MK: Neutrinos are the least understood elementary particles. A fundamental question concerns the origin of the neutrino masses. The fact that neutrinos have a non-zero mass is already first evidence for physics beyond the Standard Model of particle physics, perhaps providing a window to the GUT (Grand Unified Theory) scale. Understanding the neutrino mass ordering allows narrowing down the possible phenomenological models. Finally, massive neutrinos influence how the Universe evolves, since they initially move with relativistic velocities suppressing the formation of structure, but as the Universe cools down, due to their rest mass, they start to act as cold dark matter eventually. A future measurement of the neutrino mass ordering would be important for upcoming cosmological surveys, such as planned for EUCLID and LSST. The current results provide an important experimental confirmation that the very cost-effective concept of building giant atmospheric neutrino detectors in the open ice/water is working, allowing to plan ahead for a new generation of detectors to address the fundamental question of neutrino mass ordering.
Q: What’s covered by PINGU’s upgraded design (hardware and software) and capabilities? Why do we need even higher precision measurements?
MK: The most important aspect of PINGU (and ORCA for that matter) is that it will have an order-of-magnitude reduced energy threshold of roughly a GeV, while retaining a several megaton large detector. The low energy threshold is achieved through a denser spacing of light sensors. The default is to use an upgraded version of the Digital Optical Module of which 5160 were deployed within IceCube. These light sensors operate with vanishingly small failure rate in the ice of the South Pole since a decade already. At the same time alternative sensor technologies are also being explored. The measurement of the neutrino mass ordering is challenging since its signature amounts to only a few percent change in flux. Hence the project is designed to provide not only a large statistics of neutrinos but also very good control of systematic uncertainties.
Q: What are the major science goals that PINGU will address?
MK: PINGU will collect an unprecedented statistics of atmospheric neutrinos in the 1-20 GeV range with improved control of systematic uncertainties. Through the oscillation patterns PINGU will be sensitive to the neutrino mass ordering, i.e. whether there are two light neutrinos and one heavy neutrino or whether it’s the other way around. But PINGU will also be very sensitive to neutrinos from low mass WIMPs annihilating in the Sun or Earth, as well as to astrophysical sources of neutrinos emitting in the multi-GeV range.
Prof. Olga Botner
Q: Improved sensitivity, statistically significant samples of high-energy neutrinos, and ultimately new astrophysical discoveries are the stated science goals of IceCube-Gen2. Could you comment on these?

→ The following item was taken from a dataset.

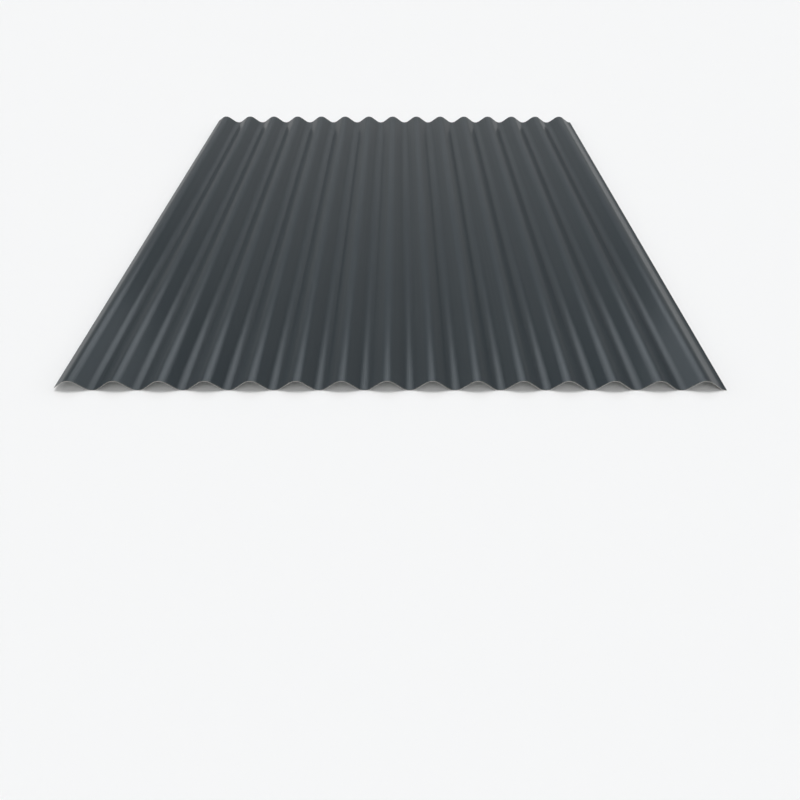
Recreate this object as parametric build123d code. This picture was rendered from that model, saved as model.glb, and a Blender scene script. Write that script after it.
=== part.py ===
from build123d import *

import os
from math import asin, atan2, cos, degrees, hypot, sin

# A corrugated roofing and cladding sheet: one strip of coated steel, roll-formed
# into waves and cut to length. Every bend has the same radius, a straight flank
# joins each crest to the next trough, and the steel keeps one thickness
# throughout.
#
# Millimetres. X runs across the waves and Y along them, with Z up. The sheet lies
# on its troughs, with the origin on the floor under the middle of the sheet.

# The wave
PITCH = 76.0  # from one crest to the next
DEPTH = 18.0  # from trough to crest, on the same face of the steel
STEEL = 0.63  # thickness of the steel with its coatings
ROLL_RADIUS = 20.0  # of every bend, to the middle of the steel

# The sheet
COVER_WAVES = 14  # from the first crest to the last: the width that a laid sheet covers
OVERLAP_LEG = 25.0  # out from the first crest, to the edge that laps over the next sheet
LENGTH = 1500.0

# The underlap edge runs on past the last crest to the bottom of its trough, where
# the next sheet's overlap edge comes down on top of it.
UNDERLAP_LEG = PITCH / 2

# The widest bend that has room between a crest and its trough leaves no flank.
HALF_PITCH = PITCH / 2
WIDEST_BEND = (HALF_PITCH**2 + DEPTH**2) / (4 * DEPTH)
BEND = min(ROLL_RADIUS, WIDEST_BEND)

# The slope of the straight flank that is tangent to both its bends, in radians,
# how far a bend reaches each side of its crest or trough, and the flank's length.
BEND_RISE = 2 * BEND - DEPTH
SLOPE = asin(min(1.0, 2 * BEND / hypot(HALF_PITCH, BEND_RISE))) - atan2(BEND_RISE, HALF_PITCH)
BEND_REACH = BEND * sin(SLOPE)
FLANK = (HALF_PITCH - 2 * BEND_REACH) / cos(SLOPE)
SHORTEST_FLAT = 0.01  # less than this between two bends is left out


def leg_run(leg):
    """The straight length of an edge leg, and the angle that it turns in its trough."""
    trough_start = HALF_PITCH - BEND_REACH
    straight = (min(leg, trough_start) - BEND_REACH) / cos(SLOPE)
    turn = SLOPE - asin((HALF_PITCH - leg) / BEND) if leg > trough_start else 0.0
    return straight, turn


def wave_runs():
    """The strip from its overlap edge to its underlap edge, as (straight length,
    turn) pairs. A turn is in radians: down over a crest, up through a trough."""
    overlap_flat, overlap_turn = leg_run(OVERLAP_LEG)
    underlap_flat, underlap_turn = leg_run(UNDERLAP_LEG)
    crest, trough = -2 * SLOPE, 2 * SLOPE
    runs = [(0.0, overlap_turn), (overlap_flat, crest)]
    runs += [(FLANK, trough), (FLANK, crest)] * COVER_WAVES
    runs += [(underlap_flat, underlap_turn)]
    return SLOPE - overlap_turn, runs


def steel_face(offset):
    """One face of the steel in section, this far above the middle of the strip."""
    heading, runs = wave_runs()
    place = Vector(-sin(heading), cos(heading)) * offset
    face = []
    for straight, turn in runs:
        if straight > SHORTEST_FLAT:
            face.append(PolarLine(place, straight, degrees(heading)))
            place = face[-1] @ 1
        if turn:
            radius = BEND + offset if turn < 0 else BEND - offset
            tangent = Vector(cos(heading), sin(heading))
            face.append(JernArc(place, tangent, radius, degrees(turn)))
            place = face[-1] @ 1
            heading += turn
    return face


def sheet_section():
    """The strip's section across the waves, with its edges slit square to the steel."""
    top = steel_face(STEEL / 2)
    underside = steel_face(-STEEL / 2)
    overlap_edge = Line(underside[0] @ 0, top[0] @ 0)
    underlap_edge = Line(underside[-1] @ 1, top[-1] @ 1)
    return make_face(top + underside + [overlap_edge, underlap_edge])


def corrugated_sheet():
    sheet = extrude(Plane.XZ * sheet_section(), LENGTH / 2, both=True)
    box = sheet.bounding_box()
    middle = box.center()
    return Pos(-middle.X, -middle.Y, -box.min.Z) * sheet


os.makedirs("parts", exist_ok=True)
export_step(corrugated_sheet(), "parts/corrugated_sheet.step")
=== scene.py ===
from math import asin, atan2, cos, hypot, pi, radians, sin

import bpy
from mathutils import Matrix, Vector


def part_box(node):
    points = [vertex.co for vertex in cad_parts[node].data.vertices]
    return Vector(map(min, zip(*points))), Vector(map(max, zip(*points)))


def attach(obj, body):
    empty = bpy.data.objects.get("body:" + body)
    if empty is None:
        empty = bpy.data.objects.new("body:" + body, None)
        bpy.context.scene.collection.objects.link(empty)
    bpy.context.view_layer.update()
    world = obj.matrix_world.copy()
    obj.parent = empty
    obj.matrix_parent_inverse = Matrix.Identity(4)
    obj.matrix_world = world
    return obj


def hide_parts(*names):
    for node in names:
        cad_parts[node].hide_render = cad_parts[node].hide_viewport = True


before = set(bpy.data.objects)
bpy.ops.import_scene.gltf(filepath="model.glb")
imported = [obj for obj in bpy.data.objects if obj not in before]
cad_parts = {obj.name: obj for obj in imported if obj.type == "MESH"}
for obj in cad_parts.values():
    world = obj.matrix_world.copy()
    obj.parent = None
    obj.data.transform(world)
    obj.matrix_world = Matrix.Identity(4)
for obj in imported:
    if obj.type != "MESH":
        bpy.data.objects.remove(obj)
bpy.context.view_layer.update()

# A corrugated steel sheet, coil-coated in satin anthracite, that lies on its troughs.
# Metres, in the frame's own axes: X across the waves, Y along them, Z up.

# The wave, and the steel that it is rolled from
PITCH = 0.076
DEPTH = 0.018
STEEL = 0.00063
BEND = 0.020  # radius of every bend, to the middle of the steel
COVER_WAVES = 14  # from the first crest to the last
OVERLAP_LEG = 0.025  # out from the first crest, to the edge that laps over a neighbour

# How finely the rolled steel is divided: enough for a smooth crest seen close up
FACETS_PER_WAVE = 72
STRIPS_ALONG = 16

# The mesh attribute that keeps each point's place on the flat strip: round the waves from
# the first crest, along the sheet, and above the middle of the steel
STRIP_PLACE = "strip_place"

# A face of the flat slab is its top or its back where the Z of its normal is past this,
# and an edge is one of the slab's corners where its faces meet at more than this (radians)
FACES_UP = 0.5
SQUARE_FOLD = 0.5

# The arithmetic that carries a point of the flat strip to its place on the wave. Each row
# is the name of a value, a Math operation, and what it works on: numbers, inputs of the
# tree, and values from the rows above. "flat x" and "flat z" are the point's place on the
# slab, "look" is the Z of its face's normal, and "fold" is the angle at its edge.
ROLLING = (
    ("bend strip", "MULTIPLY", "Bend Radius", "Flank Slope"),
    ("half wave", "MULTIPLY_ADD", "bend strip", 2.0, "Flank Length"),
    ("wave strip", "MULTIPLY", "half wave", 2.0),
    # Along the strip from the first crest, then from the nearest crest
    ("half width", "MULTIPLY", "Strip Width", 0.5),
    ("from edge", "ADD", "flat x", "half width"),
    ("from first crest", "SUBTRACT", "from edge", "Overlap Strip"),
    ("waves along", "DIVIDE", "from first crest", "wave strip"),
    ("nearest crest", "ROUND", "waves along"),
    ("crest along", "MULTIPLY", "nearest crest", "wave strip"),
    ("from crest", "SUBTRACT", "from first crest", "crest along"),
    ("side", "SIGN", "from crest"),
    ("run", "ABSOLUTE", "from crest"),
    # What it has turned over the crest, has still to turn, and has run straight between
    ("crest arc", "DIVIDE", "run", "Bend Radius"),
    ("crest turn", "MINIMUM", "crest arc", "Flank Slope"),
    ("to trough", "SUBTRACT", "half wave", "run"),
    ("trough arc", "DIVIDE", "to trough", "Bend Radius"),
    ("trough turn", "MINIMUM", "trough arc", "Flank Slope"),
    ("most turned", "ADD", "crest turn", "Flank Slope"),
    ("turned", "SUBTRACT", "most turned", "trough turn"),
    ("bent", "MULTIPLY", "turned", "Bend Radius"),
    ("straight", "SUBTRACT", "run", "bent"),
    # Above the middle of the steel, a crest is wider and a trough is tighter
    ("above", "MULTIPLY", "flat z", "Steel"),
    ("crest radius", "ADD", "Bend Radius", "above"),
    ("trough radius", "SUBTRACT", "Bend Radius", "above"),
    ("slope sine", "SINE", "Flank Slope"),
    ("slope cosine", "COSINE", "Flank Slope"),
    # Across: out from the crest by its arc, the flank and the trough's arc
    ("crest sine", "SINE", "crest turn"),
    ("crest out", "MULTIPLY", "crest radius", "crest sine"),
    ("flank out", "MULTIPLY", "straight", "slope cosine"),
    ("trough sine", "SINE", "trough turn"),
    ("trough part", "SUBTRACT", "slope sine", "trough sine"),
    ("trough out", "MULTIPLY", "trough radius", "trough part"),
    ("bend and flank out", "ADD", "crest out", "flank out"),
    ("out", "ADD", "bend and flank out", "trough out"),
    ("crest x", "MULTIPLY_ADD", "nearest crest", "Pitch", "First Crest"),
    ("wave x", "MULTIPLY_ADD", "side", "out", "crest x"),
    # Up: the crest's arc above its centre, down the flank, and round the trough's arc
    ("crest cosine", "COSINE", "crest turn"),
    ("crest up", "MULTIPLY", "crest radius", "crest cosine"),
    ("flank down", "MULTIPLY", "straight", "slope sine"),
    ("trough cosine", "COSINE", "trough turn"),
    ("trough drop", "SUBTRACT", "slope cosine", "trough cosine"),
    ("trough up", "MULTIPLY", "trough radius", "trough drop"),
    ("under crest", "SUBTRACT", "Depth", "Bend Radius"),
    ("crest centre", "MULTIPLY_ADD", "Steel", 0.5, "under crest"),
    ("bends up", "ADD", "crest up", "trough up"),
    ("up", "SUBTRACT", "bends up", "flank down"),
    ("wave z", "ADD", "crest centre", "up"),
    # Which faces are broad, and which edges are the slab's corners
    ("is top", "GREATER_THAN", "look", FACES_UP),
    ("is back", "LESS_THAN", "look", -FACES_UP),
    ("is broad", "ADD", "is top", "is back"),
    ("is corner", "GREATER_THAN", "fold", SQUARE_FOLD),
)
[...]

OB: The IceCube-Gen2 Collaboration aims to substantially enhance the current IceCube detector and expand its science potential at both low and high energies. Exploiting the huge samples of atmospheric neutrinos with varying baselines, the proposed dense PINGU in-fill array will have an energy threshold low enough to pursue the question of the neutrino mass ordering and make competitive measurements of muon-neutrino disappearance and tau-neutrino appearance. The measurements of neutrino oscillation parameters should reach a precision competitive with that foreseen for T2K. For the high-energy array, we envisage to expand the present IceCube with roughly 100 additional strings with an inter-string spacing of 250m, i.e. will double that of IceCube. With the new order-of-10 Gigaton detector we expect a gain in sensitivity and angular resolution which will allow us to explore the high-energy universe with the goal to resolve the question of the cosmic neutrinos recently discovered by IceCube. The significantly larger numbers of detected high-energy neutrinos will entail new opportunities for multi-messenger campaigns, including gravitational waves and optical/X-ray and gamma-ray telescopes.
Q: What would be the optimal timeline for its development and how will the Next Generation Neutrino Observatory complement other projects/experiments?

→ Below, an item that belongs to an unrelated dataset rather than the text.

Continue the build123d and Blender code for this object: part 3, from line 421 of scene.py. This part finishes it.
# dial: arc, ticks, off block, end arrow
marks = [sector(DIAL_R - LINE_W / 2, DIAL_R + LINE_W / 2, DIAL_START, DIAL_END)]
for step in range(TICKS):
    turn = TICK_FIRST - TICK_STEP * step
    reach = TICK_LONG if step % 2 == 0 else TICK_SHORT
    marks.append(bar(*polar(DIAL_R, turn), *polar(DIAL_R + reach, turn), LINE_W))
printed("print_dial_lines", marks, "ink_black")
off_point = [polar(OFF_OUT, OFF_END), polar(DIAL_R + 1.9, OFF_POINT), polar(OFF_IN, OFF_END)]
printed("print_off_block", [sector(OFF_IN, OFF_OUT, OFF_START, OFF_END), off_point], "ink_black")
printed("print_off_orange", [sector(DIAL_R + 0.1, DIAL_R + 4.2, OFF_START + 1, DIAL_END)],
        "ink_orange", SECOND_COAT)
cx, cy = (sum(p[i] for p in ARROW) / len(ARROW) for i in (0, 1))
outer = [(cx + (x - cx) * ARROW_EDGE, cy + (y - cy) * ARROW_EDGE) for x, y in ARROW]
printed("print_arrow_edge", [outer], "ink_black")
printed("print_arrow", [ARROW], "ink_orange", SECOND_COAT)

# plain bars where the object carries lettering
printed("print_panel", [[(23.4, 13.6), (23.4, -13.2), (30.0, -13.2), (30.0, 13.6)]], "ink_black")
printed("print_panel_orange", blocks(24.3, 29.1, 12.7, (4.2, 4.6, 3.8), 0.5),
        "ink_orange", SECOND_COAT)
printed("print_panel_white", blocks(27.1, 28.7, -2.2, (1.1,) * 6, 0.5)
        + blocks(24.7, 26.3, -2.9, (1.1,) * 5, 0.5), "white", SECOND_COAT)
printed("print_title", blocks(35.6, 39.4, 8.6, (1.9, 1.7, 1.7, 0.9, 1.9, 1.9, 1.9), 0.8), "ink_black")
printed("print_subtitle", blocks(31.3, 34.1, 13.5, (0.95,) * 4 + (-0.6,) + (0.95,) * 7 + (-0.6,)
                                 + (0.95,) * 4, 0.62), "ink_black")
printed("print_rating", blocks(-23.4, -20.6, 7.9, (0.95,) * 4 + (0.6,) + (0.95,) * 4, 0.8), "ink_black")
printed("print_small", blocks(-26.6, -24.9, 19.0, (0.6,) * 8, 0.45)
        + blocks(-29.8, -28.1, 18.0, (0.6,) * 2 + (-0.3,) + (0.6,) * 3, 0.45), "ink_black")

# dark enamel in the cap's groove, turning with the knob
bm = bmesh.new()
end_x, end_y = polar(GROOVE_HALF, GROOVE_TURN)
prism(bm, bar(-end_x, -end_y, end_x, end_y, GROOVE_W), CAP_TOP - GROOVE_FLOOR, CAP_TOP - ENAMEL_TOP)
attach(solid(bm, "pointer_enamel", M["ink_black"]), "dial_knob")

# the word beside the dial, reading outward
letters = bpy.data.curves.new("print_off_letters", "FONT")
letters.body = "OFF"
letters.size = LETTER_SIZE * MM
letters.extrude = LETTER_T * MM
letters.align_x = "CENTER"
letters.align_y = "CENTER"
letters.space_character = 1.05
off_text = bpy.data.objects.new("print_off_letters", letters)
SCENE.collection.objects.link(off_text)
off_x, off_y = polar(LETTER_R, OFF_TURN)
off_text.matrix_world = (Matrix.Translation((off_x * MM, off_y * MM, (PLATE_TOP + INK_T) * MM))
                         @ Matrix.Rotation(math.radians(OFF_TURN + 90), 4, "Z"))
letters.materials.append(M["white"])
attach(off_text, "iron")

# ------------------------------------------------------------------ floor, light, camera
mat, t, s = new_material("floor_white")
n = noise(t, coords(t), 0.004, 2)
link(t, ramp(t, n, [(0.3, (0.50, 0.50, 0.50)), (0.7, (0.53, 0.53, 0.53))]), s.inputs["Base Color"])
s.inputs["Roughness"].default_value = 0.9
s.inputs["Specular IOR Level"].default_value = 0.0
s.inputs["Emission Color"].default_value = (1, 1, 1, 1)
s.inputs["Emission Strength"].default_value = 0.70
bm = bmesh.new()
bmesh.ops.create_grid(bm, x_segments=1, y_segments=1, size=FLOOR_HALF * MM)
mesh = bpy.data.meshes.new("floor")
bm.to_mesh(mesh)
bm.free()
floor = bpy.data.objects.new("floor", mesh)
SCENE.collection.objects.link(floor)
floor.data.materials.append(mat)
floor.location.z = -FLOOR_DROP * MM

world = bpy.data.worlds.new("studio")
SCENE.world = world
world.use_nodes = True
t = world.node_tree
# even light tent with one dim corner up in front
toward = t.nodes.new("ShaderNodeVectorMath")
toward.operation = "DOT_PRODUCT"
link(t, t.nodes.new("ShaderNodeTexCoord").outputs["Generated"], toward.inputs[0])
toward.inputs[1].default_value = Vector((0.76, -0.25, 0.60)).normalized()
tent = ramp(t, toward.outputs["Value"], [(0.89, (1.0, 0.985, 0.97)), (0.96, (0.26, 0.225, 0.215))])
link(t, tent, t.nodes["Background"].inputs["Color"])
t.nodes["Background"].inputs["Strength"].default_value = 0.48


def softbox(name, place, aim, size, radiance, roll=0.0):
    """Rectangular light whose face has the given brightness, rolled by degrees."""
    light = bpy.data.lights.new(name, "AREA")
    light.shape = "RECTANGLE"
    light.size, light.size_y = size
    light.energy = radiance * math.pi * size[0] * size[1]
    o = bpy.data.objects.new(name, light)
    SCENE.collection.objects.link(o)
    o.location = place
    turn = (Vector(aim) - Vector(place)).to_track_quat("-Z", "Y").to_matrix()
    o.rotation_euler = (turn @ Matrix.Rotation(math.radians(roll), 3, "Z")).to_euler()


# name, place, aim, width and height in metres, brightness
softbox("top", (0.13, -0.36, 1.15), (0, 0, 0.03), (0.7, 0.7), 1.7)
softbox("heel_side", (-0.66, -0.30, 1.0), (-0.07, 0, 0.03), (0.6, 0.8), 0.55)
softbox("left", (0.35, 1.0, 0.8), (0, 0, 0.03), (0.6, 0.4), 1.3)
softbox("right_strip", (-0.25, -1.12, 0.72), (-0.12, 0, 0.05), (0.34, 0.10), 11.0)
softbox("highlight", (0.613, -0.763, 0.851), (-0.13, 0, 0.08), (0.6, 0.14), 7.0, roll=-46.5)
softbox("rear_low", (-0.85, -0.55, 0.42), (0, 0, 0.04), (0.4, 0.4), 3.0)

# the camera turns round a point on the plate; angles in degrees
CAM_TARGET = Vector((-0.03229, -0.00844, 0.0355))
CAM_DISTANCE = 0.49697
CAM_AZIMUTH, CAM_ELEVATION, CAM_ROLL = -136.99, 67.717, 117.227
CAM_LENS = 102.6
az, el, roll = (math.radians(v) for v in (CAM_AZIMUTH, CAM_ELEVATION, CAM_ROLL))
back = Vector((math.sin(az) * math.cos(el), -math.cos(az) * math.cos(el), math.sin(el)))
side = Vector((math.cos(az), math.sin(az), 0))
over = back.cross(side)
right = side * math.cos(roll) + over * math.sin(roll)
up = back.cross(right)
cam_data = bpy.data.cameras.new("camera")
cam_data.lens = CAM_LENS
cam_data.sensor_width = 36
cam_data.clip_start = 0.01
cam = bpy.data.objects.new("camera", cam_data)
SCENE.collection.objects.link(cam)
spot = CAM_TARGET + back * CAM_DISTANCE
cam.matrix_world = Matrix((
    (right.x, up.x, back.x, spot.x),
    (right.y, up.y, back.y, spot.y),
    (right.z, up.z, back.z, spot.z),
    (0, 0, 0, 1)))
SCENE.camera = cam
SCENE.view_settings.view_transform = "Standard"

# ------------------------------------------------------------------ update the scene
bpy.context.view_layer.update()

OB: The IceCube-Gen2 collaboration is presently working hard on the details of a proposal which, hopefully, will ensure funding both in the US and internationally. A tentative timeline would imply deployment of the first PINGU strings in 2020, PINGU completion in 2022, and deployment of the final strings of the fully expanded array in 2027. Although many projects in the world today aim to pursue the physics of neutrino mass, this timeline would enable PINGU – and ORCA in the Mediterranean – to play a leading role in the determination of the neutrino mass ordering. Several other projects planned to come online in the next 10-15 years will have similar goals, for instance Juno in Kaiping. As for the high-energy part, IceCube-Gen2 will be complemented by KM3NeT in the Mediterranean. Together the two detectors will view the full sky, with overlapping regions allowing confirmation of specific discoveries.
Further reading:
- IceCube-Gen2: A Vision for the Future of Neutrino Astronomy in Antarctica
- Latest result from neutrino observatory IceCube opens up new possibilities for particle physics
- IceCube Pushes Neutrinos to the Forefront of Astronomy
- IceCube website
Submitted by Eleni Chatzichristou
APPEC Communications Officer
Footnote
The IceCube Neutrino Observatory is the first detector of its kind, designed to observe the cosmos from deep within ice. It is comprised of 5,160 digital optical modules suspended along 86 cables, embedded within 60cm diameter holes to a depth of 2,450 metres, in a cubic kilometre of ice beneath the South Pole. It detects neutrinos through the tiny flashes of blue light, called Cherenkov light, produced when neutrinos interact in the ice. IceCube is run by an international collaboration of 300 physicists and engineers from 44 institutions in 12 countries (including Europe, USA, Canada and Asia Pacific) and is headquartered at the Wisconsin IceCube Particle Astrophysics Center (WIPAC) at UW–Madison. The IceCube Neutrino Observatory was built under an NSF Major Research Equipment and Facilities Construction grant, with assistance from partner funding agencies around the world. The project continues with support from a maintenance and operations grant from the NSF’s Division of Polar Programs and Physics Division, along with international support from participating institutions and their funding agencies.